**GOAL:**
Repeat everything in the material exactly.

**DATA:**
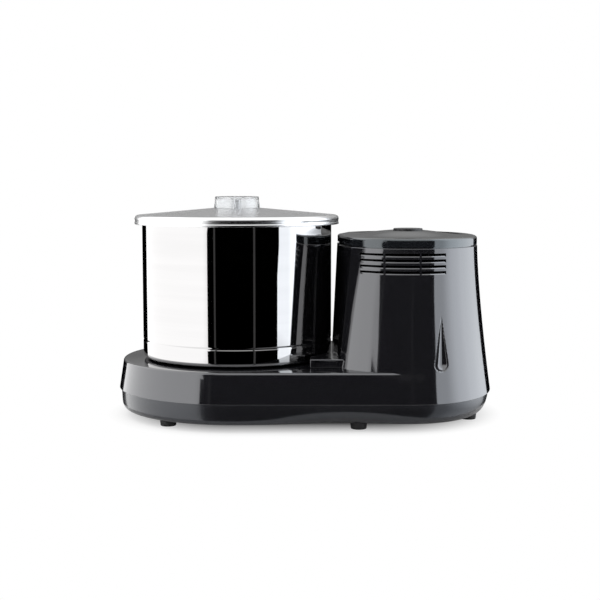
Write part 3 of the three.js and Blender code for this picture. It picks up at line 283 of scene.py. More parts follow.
def noise(tree, vector, scale, detail=3.0, rough=0.5):
    node = tree.nodes.new("ShaderNodeTexNoise")
    tree.links.new(vector, node.inputs["Vector"])
    for label, value in (("Scale", scale), ("Detail", detail), ("Roughness", rough)):
        feed(tree, value, node.inputs[label])
    return node.outputs[0]


def coordinates(tree, kind="Object"):
    return tree.nodes.new("ShaderNodeTexCoord").outputs[kind]


def split(tree, vector):
    node = tree.nodes.new("ShaderNodeSeparateXYZ")
    tree.links.new(vector, node.inputs[0])
    return node.outputs


# turns a value from 0 to 1 into a swing round 0
def swung(tree, value, spread):
    return times(tree, mathNode(tree, "SUBTRACT", value, 0.5), spread)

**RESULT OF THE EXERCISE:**
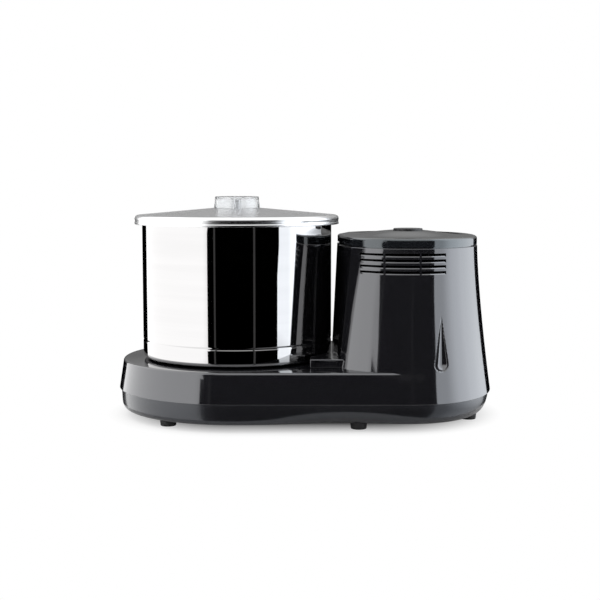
Write part 3 of the three.js and Blender code for this picture. It picks up at line 283 of scene.py. More parts follow.
def noise(tree, vector, scale, detail=3.0, rough=0.5):
    node = tree.nodes.new("ShaderNodeTexNoise")
    tree.links.new(vector, node.inputs["Vector"])
    for label, value in (("Scale", scale), ("Detail", detail), ("Roughness", rough)):
        feed(tree, value, node.inputs[label])
    return node.outputs[0]


def coordinates(tree, kind="Object"):
    return tree.nodes.new("ShaderNodeTexCoord").outputs[kind]


def split(tree, vector):
    node = tree.nodes.new("ShaderNodeSeparateXYZ")
    tree.links.new(vector, node.inputs[0])
    return node.outputs


# turns a value from 0 to 1 into a swing round 0
def swung(tree, value, spread):
    return times(tree, mathNode(tree, "SUBTRACT", value, 0.5), spread)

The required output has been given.